* **Written task**
Your task is to repeat only the lines from the one with "terminal_block();" through the one with "obj.data.transform(world)", exactly as they stand, both ends included.

* **Source excerpt**

## START

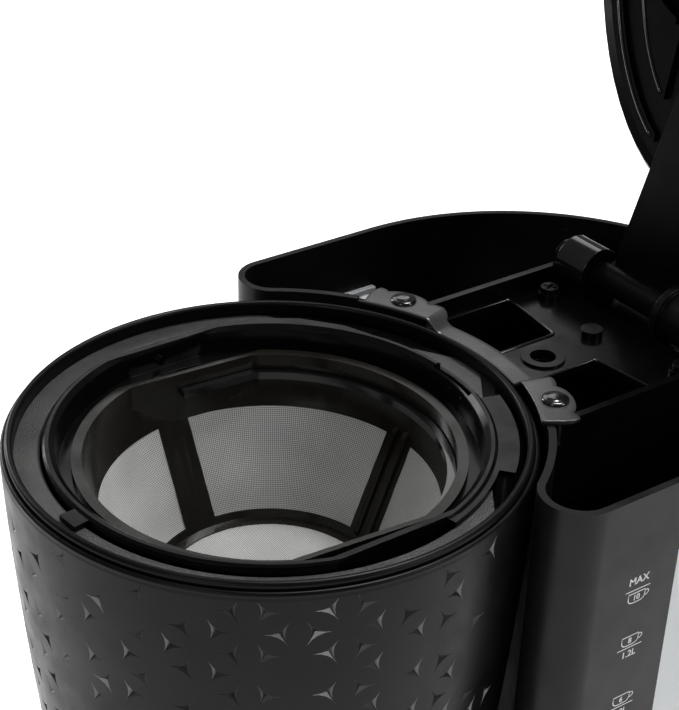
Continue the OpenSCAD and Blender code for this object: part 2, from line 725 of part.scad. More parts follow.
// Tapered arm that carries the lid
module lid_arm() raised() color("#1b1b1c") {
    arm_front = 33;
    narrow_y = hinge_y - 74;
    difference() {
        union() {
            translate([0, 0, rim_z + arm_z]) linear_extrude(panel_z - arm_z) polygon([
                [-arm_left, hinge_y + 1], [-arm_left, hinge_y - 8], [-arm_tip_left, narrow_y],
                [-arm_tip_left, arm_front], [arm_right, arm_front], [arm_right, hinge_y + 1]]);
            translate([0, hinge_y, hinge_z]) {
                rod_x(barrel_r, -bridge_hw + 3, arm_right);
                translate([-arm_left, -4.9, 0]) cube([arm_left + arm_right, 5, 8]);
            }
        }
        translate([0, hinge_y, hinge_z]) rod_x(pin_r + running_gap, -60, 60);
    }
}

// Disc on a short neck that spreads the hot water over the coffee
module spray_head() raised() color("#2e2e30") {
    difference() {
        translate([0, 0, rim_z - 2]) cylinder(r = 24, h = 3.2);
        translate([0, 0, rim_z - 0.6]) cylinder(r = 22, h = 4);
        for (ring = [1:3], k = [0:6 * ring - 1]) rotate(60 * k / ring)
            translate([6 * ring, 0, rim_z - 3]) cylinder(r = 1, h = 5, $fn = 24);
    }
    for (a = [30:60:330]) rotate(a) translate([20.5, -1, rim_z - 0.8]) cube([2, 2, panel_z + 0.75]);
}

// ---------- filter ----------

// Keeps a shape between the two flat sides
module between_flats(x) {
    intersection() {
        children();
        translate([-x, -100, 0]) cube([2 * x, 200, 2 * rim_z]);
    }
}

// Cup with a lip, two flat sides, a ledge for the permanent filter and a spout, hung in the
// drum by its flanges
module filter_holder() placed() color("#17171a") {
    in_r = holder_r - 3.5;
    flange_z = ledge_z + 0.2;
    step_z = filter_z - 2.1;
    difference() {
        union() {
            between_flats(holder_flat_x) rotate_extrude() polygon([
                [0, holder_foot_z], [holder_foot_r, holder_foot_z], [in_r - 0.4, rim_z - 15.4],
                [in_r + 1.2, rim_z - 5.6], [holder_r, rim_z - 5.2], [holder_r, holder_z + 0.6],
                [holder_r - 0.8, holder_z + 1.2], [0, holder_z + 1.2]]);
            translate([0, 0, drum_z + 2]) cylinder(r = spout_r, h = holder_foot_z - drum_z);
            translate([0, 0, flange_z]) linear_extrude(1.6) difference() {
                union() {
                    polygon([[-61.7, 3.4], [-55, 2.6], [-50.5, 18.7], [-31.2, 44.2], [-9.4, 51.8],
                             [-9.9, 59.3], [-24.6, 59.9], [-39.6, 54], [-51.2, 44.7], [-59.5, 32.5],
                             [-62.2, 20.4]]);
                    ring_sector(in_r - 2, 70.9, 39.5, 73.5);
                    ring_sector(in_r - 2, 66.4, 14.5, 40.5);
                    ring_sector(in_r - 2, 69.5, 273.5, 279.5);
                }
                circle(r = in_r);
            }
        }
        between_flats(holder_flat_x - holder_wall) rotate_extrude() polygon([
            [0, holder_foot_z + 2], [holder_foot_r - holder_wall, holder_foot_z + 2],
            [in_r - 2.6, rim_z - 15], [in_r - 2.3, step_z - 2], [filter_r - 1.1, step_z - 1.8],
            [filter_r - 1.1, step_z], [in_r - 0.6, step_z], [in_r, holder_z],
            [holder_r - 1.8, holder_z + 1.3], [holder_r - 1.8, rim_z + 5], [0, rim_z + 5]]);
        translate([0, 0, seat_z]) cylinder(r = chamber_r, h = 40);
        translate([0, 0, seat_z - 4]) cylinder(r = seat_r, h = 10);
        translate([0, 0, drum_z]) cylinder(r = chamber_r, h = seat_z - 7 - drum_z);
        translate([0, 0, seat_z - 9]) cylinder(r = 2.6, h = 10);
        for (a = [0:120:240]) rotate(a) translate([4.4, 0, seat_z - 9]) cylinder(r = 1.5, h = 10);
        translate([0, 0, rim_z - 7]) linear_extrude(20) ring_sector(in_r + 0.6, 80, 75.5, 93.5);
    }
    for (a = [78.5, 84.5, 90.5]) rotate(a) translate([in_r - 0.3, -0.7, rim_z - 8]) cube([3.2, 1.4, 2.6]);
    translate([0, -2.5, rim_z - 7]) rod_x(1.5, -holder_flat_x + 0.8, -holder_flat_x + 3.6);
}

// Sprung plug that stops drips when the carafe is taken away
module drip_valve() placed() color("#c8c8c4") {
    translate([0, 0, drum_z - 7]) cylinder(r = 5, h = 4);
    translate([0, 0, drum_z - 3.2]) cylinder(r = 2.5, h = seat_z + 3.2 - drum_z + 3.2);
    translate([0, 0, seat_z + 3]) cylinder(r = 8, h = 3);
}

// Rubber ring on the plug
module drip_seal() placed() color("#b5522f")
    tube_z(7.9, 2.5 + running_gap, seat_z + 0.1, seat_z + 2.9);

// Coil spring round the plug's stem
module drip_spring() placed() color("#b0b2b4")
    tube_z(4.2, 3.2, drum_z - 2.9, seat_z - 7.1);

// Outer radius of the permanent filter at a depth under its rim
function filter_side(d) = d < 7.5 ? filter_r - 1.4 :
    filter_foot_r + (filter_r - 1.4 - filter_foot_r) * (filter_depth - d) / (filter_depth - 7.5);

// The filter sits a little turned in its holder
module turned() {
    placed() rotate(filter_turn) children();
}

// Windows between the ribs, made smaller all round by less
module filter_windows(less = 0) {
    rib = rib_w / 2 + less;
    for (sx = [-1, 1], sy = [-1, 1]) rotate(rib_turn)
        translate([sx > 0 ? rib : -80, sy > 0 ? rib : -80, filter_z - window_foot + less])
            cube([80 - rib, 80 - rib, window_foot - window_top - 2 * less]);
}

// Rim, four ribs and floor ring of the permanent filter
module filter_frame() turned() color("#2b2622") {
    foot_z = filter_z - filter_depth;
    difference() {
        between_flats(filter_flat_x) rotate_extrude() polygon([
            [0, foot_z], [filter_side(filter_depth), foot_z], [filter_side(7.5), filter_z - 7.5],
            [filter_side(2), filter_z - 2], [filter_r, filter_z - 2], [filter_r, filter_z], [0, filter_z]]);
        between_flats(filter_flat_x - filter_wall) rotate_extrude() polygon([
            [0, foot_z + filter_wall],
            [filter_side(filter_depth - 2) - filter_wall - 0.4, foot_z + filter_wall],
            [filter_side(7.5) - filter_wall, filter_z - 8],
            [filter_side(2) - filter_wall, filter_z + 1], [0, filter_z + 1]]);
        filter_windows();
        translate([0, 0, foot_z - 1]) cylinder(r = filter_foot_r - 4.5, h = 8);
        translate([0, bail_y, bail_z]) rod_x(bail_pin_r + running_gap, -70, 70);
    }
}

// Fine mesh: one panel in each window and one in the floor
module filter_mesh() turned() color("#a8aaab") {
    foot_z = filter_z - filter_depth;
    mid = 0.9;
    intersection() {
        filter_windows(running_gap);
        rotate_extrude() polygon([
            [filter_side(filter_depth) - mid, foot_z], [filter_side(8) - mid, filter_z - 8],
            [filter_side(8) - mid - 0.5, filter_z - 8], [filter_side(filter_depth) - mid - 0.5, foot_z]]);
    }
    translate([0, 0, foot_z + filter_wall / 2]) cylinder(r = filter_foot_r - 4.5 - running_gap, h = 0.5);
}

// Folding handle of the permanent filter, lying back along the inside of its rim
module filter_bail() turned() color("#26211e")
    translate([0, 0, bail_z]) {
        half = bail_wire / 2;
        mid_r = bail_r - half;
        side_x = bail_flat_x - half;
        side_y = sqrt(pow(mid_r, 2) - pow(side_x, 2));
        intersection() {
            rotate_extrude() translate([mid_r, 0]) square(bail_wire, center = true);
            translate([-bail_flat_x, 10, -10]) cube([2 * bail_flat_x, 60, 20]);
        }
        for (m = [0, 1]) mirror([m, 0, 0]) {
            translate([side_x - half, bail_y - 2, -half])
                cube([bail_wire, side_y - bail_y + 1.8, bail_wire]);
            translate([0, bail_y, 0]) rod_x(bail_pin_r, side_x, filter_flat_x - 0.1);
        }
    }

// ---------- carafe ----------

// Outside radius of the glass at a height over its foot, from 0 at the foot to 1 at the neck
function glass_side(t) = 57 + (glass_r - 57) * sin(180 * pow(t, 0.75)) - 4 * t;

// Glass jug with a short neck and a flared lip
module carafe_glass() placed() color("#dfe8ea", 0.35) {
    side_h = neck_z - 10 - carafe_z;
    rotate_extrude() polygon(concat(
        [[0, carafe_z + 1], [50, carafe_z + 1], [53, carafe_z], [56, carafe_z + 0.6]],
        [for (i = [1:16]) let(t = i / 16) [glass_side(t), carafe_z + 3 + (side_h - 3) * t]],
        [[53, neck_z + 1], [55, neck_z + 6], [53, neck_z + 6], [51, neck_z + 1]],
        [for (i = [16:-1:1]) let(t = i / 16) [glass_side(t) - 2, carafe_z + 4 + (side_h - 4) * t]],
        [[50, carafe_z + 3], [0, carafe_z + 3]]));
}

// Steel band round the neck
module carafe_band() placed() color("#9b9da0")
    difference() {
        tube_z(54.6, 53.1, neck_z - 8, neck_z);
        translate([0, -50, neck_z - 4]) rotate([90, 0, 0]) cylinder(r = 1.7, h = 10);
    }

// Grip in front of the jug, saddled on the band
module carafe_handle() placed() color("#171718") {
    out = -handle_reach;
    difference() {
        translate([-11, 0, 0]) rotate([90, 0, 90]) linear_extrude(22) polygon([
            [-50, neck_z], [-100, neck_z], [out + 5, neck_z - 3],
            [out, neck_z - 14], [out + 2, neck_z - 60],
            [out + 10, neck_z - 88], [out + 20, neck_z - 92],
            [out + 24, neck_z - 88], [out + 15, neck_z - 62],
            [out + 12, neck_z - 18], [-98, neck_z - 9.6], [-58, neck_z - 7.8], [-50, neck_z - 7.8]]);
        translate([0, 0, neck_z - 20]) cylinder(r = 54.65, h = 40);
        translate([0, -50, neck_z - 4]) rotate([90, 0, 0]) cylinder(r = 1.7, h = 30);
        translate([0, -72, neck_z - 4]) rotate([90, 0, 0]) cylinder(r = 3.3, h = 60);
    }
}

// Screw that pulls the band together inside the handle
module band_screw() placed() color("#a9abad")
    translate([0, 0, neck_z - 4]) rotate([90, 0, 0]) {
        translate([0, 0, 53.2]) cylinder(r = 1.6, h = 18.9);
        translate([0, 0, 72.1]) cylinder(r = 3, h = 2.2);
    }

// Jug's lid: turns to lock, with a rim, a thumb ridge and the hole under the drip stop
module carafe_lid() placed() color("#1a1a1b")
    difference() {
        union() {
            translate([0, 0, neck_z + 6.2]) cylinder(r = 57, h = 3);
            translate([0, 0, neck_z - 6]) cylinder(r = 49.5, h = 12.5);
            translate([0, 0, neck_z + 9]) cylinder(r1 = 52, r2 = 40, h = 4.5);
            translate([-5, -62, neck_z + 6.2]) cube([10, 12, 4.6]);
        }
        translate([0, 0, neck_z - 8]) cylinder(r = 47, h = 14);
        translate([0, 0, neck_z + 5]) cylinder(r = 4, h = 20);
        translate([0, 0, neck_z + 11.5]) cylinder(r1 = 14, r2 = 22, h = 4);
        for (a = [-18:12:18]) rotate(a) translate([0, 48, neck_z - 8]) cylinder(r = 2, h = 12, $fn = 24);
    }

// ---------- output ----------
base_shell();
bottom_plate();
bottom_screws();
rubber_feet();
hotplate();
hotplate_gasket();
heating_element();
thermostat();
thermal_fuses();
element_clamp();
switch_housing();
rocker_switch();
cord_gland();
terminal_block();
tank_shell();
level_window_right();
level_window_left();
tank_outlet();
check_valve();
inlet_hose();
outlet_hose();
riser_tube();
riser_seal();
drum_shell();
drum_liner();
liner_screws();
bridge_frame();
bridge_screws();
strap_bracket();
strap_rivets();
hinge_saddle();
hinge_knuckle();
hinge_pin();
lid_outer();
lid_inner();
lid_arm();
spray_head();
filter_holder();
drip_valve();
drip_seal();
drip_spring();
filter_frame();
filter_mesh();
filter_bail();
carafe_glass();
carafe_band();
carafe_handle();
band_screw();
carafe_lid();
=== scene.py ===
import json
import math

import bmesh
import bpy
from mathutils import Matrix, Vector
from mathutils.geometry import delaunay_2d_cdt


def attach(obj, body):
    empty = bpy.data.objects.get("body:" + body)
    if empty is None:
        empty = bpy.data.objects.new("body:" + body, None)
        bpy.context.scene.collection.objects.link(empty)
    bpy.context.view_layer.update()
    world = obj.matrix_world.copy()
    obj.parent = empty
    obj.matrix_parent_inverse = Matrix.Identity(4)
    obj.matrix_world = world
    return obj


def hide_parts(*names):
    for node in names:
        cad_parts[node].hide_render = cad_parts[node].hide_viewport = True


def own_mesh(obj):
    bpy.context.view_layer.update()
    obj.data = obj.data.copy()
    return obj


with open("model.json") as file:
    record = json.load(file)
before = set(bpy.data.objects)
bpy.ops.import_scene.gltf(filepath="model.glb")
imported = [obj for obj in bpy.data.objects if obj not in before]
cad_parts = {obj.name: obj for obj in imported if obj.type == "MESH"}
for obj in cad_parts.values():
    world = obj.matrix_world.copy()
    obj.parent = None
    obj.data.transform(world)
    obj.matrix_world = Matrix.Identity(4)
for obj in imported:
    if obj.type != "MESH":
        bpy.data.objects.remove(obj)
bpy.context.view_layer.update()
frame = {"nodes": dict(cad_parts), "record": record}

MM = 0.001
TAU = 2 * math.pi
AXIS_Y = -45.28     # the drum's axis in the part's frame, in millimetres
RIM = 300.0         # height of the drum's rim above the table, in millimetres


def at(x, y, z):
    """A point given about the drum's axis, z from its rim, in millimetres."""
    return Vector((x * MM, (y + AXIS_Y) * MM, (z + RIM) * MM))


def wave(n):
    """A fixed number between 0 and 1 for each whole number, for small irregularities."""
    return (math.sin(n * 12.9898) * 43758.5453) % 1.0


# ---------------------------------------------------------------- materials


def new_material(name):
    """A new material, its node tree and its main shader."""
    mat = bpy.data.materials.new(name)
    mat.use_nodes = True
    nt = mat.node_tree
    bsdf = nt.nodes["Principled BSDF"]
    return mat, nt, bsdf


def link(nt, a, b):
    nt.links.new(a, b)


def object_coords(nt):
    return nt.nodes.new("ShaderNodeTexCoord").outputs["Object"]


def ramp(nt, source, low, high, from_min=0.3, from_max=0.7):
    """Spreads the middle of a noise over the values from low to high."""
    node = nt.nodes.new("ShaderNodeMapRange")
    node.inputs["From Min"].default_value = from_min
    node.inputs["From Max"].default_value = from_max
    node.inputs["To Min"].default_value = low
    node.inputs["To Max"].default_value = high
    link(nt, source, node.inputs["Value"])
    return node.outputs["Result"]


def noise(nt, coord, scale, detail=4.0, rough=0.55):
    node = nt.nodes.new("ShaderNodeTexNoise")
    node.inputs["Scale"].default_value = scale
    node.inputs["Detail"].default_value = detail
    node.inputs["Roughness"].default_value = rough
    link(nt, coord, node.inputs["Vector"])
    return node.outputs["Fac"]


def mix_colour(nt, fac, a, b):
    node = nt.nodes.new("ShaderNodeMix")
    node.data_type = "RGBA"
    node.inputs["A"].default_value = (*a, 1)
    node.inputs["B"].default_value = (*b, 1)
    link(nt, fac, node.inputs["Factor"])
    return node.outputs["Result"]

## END

* **Result of the task**
terminal_block();
tank_shell();
level_window_right();
level_window_left();
tank_outlet();
check_valve();
inlet_hose();
outlet_hose();
riser_tube();
riser_seal();
drum_shell();
drum_liner();
liner_screws();
bridge_frame();
bridge_screws();
strap_bracket();
strap_rivets();
hinge_saddle();
hinge_knuckle();
hinge_pin();
lid_outer();
lid_inner();
lid_arm();
spray_head();
filter_holder();
drip_valve();
drip_seal();
drip_spring();
filter_frame();
filter_mesh();
filter_bail();
carafe_glass();
carafe_band();
carafe_handle();
band_screw();
carafe_lid();
=== scene.py ===
import json
import math

import bmesh
import bpy
from mathutils import Matrix, Vector
from mathutils.geometry import delaunay_2d_cdt


def attach(obj, body):
    empty = bpy.data.objects.get("body:" + body)
    if empty is None:
        empty = bpy.data.objects.new("body:" + body, None)
        bpy.context.scene.collection.objects.link(empty)
    bpy.context.view_layer.update()
    world = obj.matrix_world.copy()
    obj.parent = empty
    obj.matrix_parent_inverse = Matrix.Identity(4)
    obj.matrix_world = world
    return obj


def hide_parts(*names):
    for node in names:
        cad_parts[node].hide_render = cad_parts[node].hide_viewport = True


def own_mesh(obj):
    bpy.context.view_layer.update()
    obj.data = obj.data.copy()
    return obj


with open("model.json") as file:
    record = json.load(file)
before = set(bpy.data.objects)
bpy.ops.import_scene.gltf(filepath="model.glb")
imported = [obj for obj in bpy.data.objects if obj not in before]
cad_parts = {obj.name: obj for obj in imported if obj.type == "MESH"}
for obj in cad_parts.values():
    world = obj.matrix_world.copy()
    obj.parent = None
    obj.data.transform(world)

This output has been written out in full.